My wife and I had hoped for a diamond / platinum level experience in a floating five star hotel. We would have settled for an average experience in a floating three star hotel. What we got was a comedy of errors in a facility that makes a Motel Six look like it hosts ‘royalty’ more than this ship does. Benefits not honored, excursion times messed-up, all the aft public toilets broken, on-board internet so bad that it makes airline WiFi look good, ship-wide announcements from the captain so unintelligible that even the ships own performer / comedian made fun of it on the last day of the cruise in his act. I could honestly go on and on.

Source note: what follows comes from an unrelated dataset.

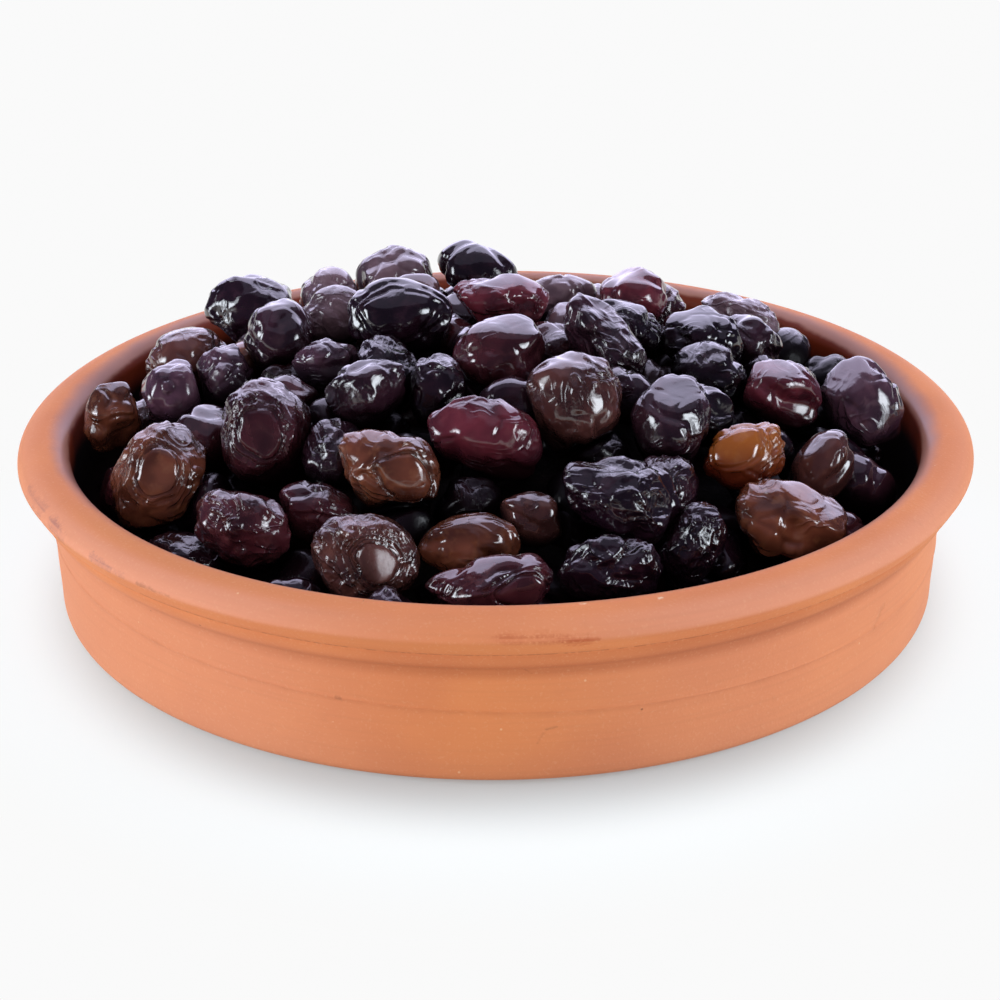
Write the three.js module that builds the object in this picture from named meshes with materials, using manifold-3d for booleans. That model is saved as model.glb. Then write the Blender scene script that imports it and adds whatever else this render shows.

We reached out to the executives of Royal Caribbean when we returned, and after receiving a gracious emailed apology, their representative eventually called us explaining our experiences were mostly due to “miscommunications.” They didn’t promise to address any of the issues, but they offered us each a $100 onboard credit for a future cruise. That’s like telling a restaurant patron who finds a mouse in their food that they can have a 20% discount on their next meal there. It’s hard to believe that a reputable firm like this could be so blind to that warped message. I’d honestly rather have my four days back, but even if I can’t, offering me a tiny discount on a mouseburger just isn’t the way to stay in business. If someone questions my professional integrity I go out of my way to prove them wrong, not tell them they can have a discount on future business they may no longer trust or respect.
So, as much as I’d highly recommend experiencing the rich culture of Havana first hand, if our ship is any example of the experience that one has to put up with to get there I’d strongly recommend visiting a Cuban restaurant in Miami instead.